The way data is initially collected can determine the quality and value of data throughout the lifecycle. Whether data is collected by satellites, sensors, or surveys, or through other means, quality control at the very beginning can prevent problems down the line. Suggested best practices:
Focus on quality at the time of data collection, which is more efficient and effective than quality improvement at later stages. Organizations that want to use open government data face a number of obstacles in the quality of the data. Government agencies and their data users now see the need to address timeliness, accuracy, precision, interoperability, and other factors in open data. That effort will be directed most efficiently if it focuses on data at the time of collection. Quality safeguards can include: Standardizing data collection to avoid inconsistencies in data fields; systems to cross-check and validate data against existing datasets; formal quality control processes at the time of data collection.
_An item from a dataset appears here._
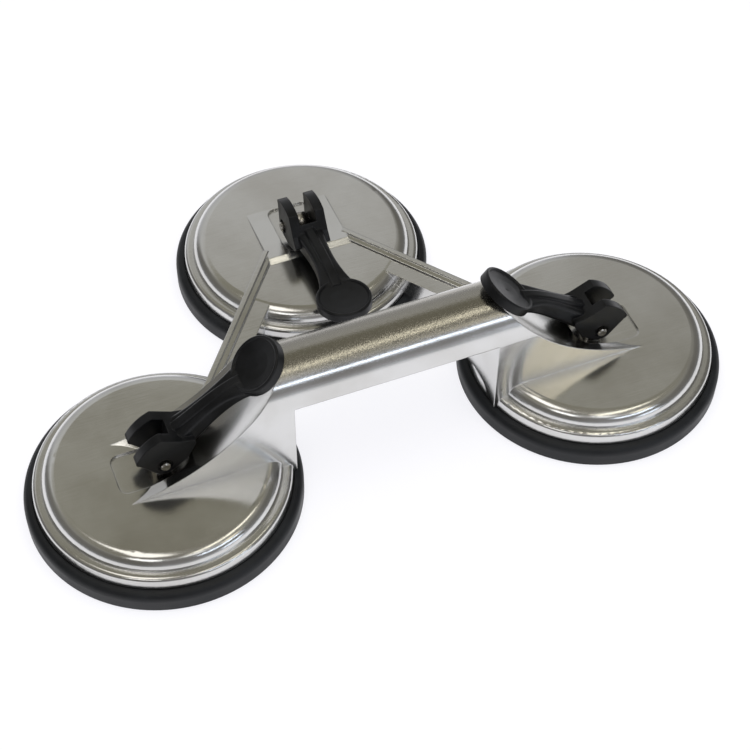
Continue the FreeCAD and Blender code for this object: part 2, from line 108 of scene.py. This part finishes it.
def placeCamera(plan):
    yaw, pitch, roll = (math.radians(plan[key]) for key in ("yaw", "pitch", "roll"))
    forward = Vector((math.sin(yaw) * math.cos(pitch),
                      math.cos(yaw) * math.cos(pitch),
                      math.sin(pitch)))
    right = Vector((math.cos(yaw), -math.sin(yaw), 0))
    up = right.cross(forward)
    turnedRight = right * math.cos(roll) + up * math.sin(roll)
    turnedUp = up * math.cos(roll) - right * math.sin(roll)
    data = bpy.data.cameras.new("tableView")
    data.lens = plan["lens"]
    data.sensor_width = plan["sensor"]
    camera = bpy.data.objects.new("tableView", data)
    scene.collection.objects.link(camera)
    axes = Matrix((turnedRight, turnedUp, -forward)).transposed()
    camera.matrix_world = Matrix.Translation(Vector(plan["place"]) * millimetre) @ axes.to_4x4()
    scene.camera = camera


placeCamera(cameraPlan)
print("camera placed")


# Studio: a white table in a grey room, with small soft boxes and strips for the glints on the
# metal, and one wide ceiling light that does most of the lighting and isn't mirrored.
studioPlan = {
    "paperColour": "f6f6f6",
    "glowColour": "fafaff",
    "glowShare": 0.72,          # how much of the table's white is its own: shadows stay faint
    "glowStrength": 1.16,
    "floorHalf": 3.0,           # m
    "floorDrop": 0.0002,        # m, keeps the table's face off the rubber's lowest face
    "farSide": (                # height of the direction, colour
        (0.00, "cacbce"), (0.20, "bcbcbe"), (0.45, "c0c0be"), (0.62, "c9c9c7"), (0.71, "c8c7c4"),
        (0.76, "9f9d92"), (0.80, "8d8a7c"), (0.90, "8b887b"), (1.00, "8a867a")),
    "nearSide": (
        (0.00, "c8cace"), (0.10, "a6a6a8"), (0.25, "8b8988"), (0.66, "838180"), (0.75, "b2b2b0"),
        (0.82, "acaba7"), (0.88, "8a8780"), (1.00, "8a877e")),
    "bothEnds": (
        (0.00, "9c9ea0"), (0.12, "7e7e7d"), (0.30, "74726e"), (0.60, "77756f"), (0.72, "94928b"),
        (0.80, "8d8a7e"), (1.00, "8a867a")),
    "depthTurn": (-0.25, 0.25),  # the direction's Y, where near side turns to far side
    "endTurn": (0.30, 0.56),     # the direction's X either way, where the ends come in
    "aim": (0.0, 0.0, 0.03),     # m, what every light points at
    "lights": (
        # name, place (m), size (m), power (W), colour, seen in reflections
        ("softBoxAbove", (-0.35, 0.02, 1.35), (0.7, 0.42), 1.5, "fffcf6", True),
        ("softBoxFront", (0.35, -0.33, 1.29), (1.0, 0.14), 1.0, "fffae8", True),
        ("softBoxCorner", (-0.75, -0.85, 1.20), (0.5, 0.30), 1.0, "ffffff", True),
        ("softBoxSpotRight", (0.66, -0.88, 1.14), (0.30, 0.24), 0.32, "fff4d4", True),
        ("softBoxSpotLeft", (0.02, -0.90, 1.20), (0.34, 0.26), 0.30, "ffffff", True),
        ("stripFront", (0.55, -1.25, 0.93), (0.9, 0.14), 1.5, "e4efff", True),
        ("stripCorner", (0.85, -1.40, 0.28), (0.5, 0.22), 0.8, "e4efff", True),
        ("ceilingFill", (0.0, 0.0, 1.60), (2.0, 2.0), 16.0, "ffffff", False),
    ),
}


def layTable(plan):
    half = plan["floorHalf"]
    corners = [(-half, -half, 0), (half, -half, 0), (half, half, 0), (-half, half, 0)]
    mesh = bpy.data.meshes.new("floor")
    mesh.from_pydata(corners, [], [(0, 1, 2, 3)])
    floor = bpy.data.objects.new("floor", mesh)
    floor.location.z = -plan["floorDrop"]
    scene.collection.objects.link(floor)

    # the camera and the metal see paper with a glow of its own; the object is lit by plain paper
    material, tree = newMaterial("whitePaper")
    paper = addNode(tree, "ShaderNodeBsdfDiffuse", Color=toLinear(plan["paperColour"]))
    glow = addNode(tree, "ShaderNodeEmission", Color=toLinear(plan["glowColour"]),
                   Strength=plan["glowStrength"])
    both = addNode(tree, "ShaderNodeMixShader", Fac=plan["glowShare"],
                   i1=paper.outputs[0], i2=glow.outputs[0])
    path = addNode(tree, "ShaderNodeLightPath")
    seen = addNode(tree, "ShaderNodeMath", {"operation": "MAXIMUM"},
                   i0=path.outputs["Is Camera Ray"], i1=path.outputs["Is Glossy Ray"])
    choice = addNode(tree, "ShaderNodeMixShader", i0=seen.outputs[0],
                     i1=paper.outputs[0], i2=both.outputs[0])
    addNode(tree, "ShaderNodeOutputMaterial", Surface=choice.outputs[0])
    mesh.materials.append(material)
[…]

Eliminate manual data entry as much as possible. Human error is a major cause of poor data quality. The move towards e-filing of government forms can help ensure better data. Agencies are generally able to offer e-filing incentives to individuals and organizations that send them information. Although they may not be able to require it, incentives such as ease and speed of filing can encourage its use.
Use consumers and volunteers as data sources. Individual citizens can help agencies collect data in different ways. Crowdsourcing programs for citizen science, which invite volunteers to collect data on the natural world or other phenomena, have been endorsed and encouraged by the White House Office of Science and Technology Policy. In a very different way, individuals can contribute to valuable datasets when they notify federal agencies about unfair business practices, unsafe products, or other consumer concerns.